Iriomote (西表島, Iriomote-jima) is the second-largest island of Okinawa Prefecture (289 sq km) and the most remote inhabited island in Japan — located at 24°N latitude in the Yaeyama Islands group, 2,000km southwest of Tokyo, 45km west of Ishigaki, reachable only by ferry (40-minute fast ferry from Ishigaki). The island's exceptional ecological significance comes from its size-to-wilderness ratio: 90% of Iriomote is covered by subtropical jungle (the northernmost tropical monsoon rainforest in Japan, classified as subtropical evergreen forest dominated by Ryukyu pine, banyan, Pandanus palm, and…

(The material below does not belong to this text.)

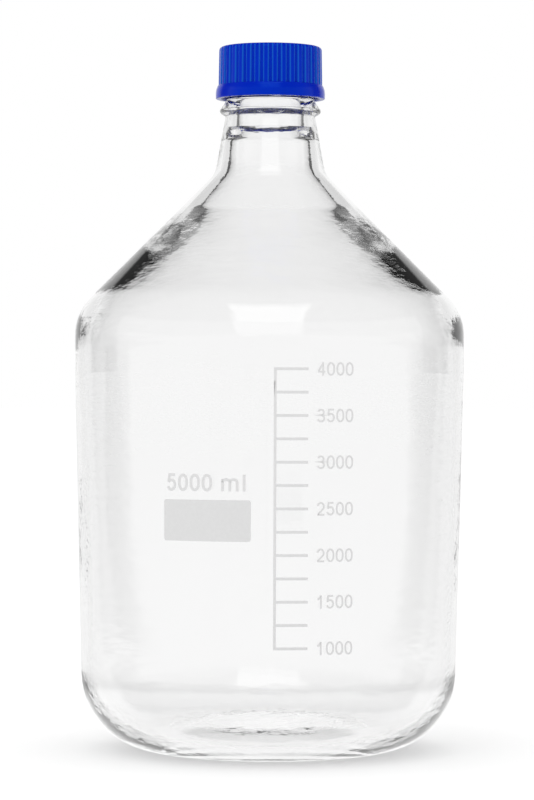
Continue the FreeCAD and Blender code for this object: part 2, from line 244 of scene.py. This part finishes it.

Iriomote was one of the last islands in Japan to be brought under formal central government authority — the Ryukyu Kingdom controlled the Yaeyama Islands from approximately the 15th century (the date of Ryukyuan conquest of the indigenous Yaeyama people), but Iriomote's interior remained almost entirely uncontrolled due to its jungle density and the absence of arable flatland. The Ryukyu Kingdom imposed forced labor taxes (mitsugimono) on the Yaeyama islanders in the 16th-17th centuries that caused severe population decline; Iriomote's population fell to approximately 200 people at the nadir…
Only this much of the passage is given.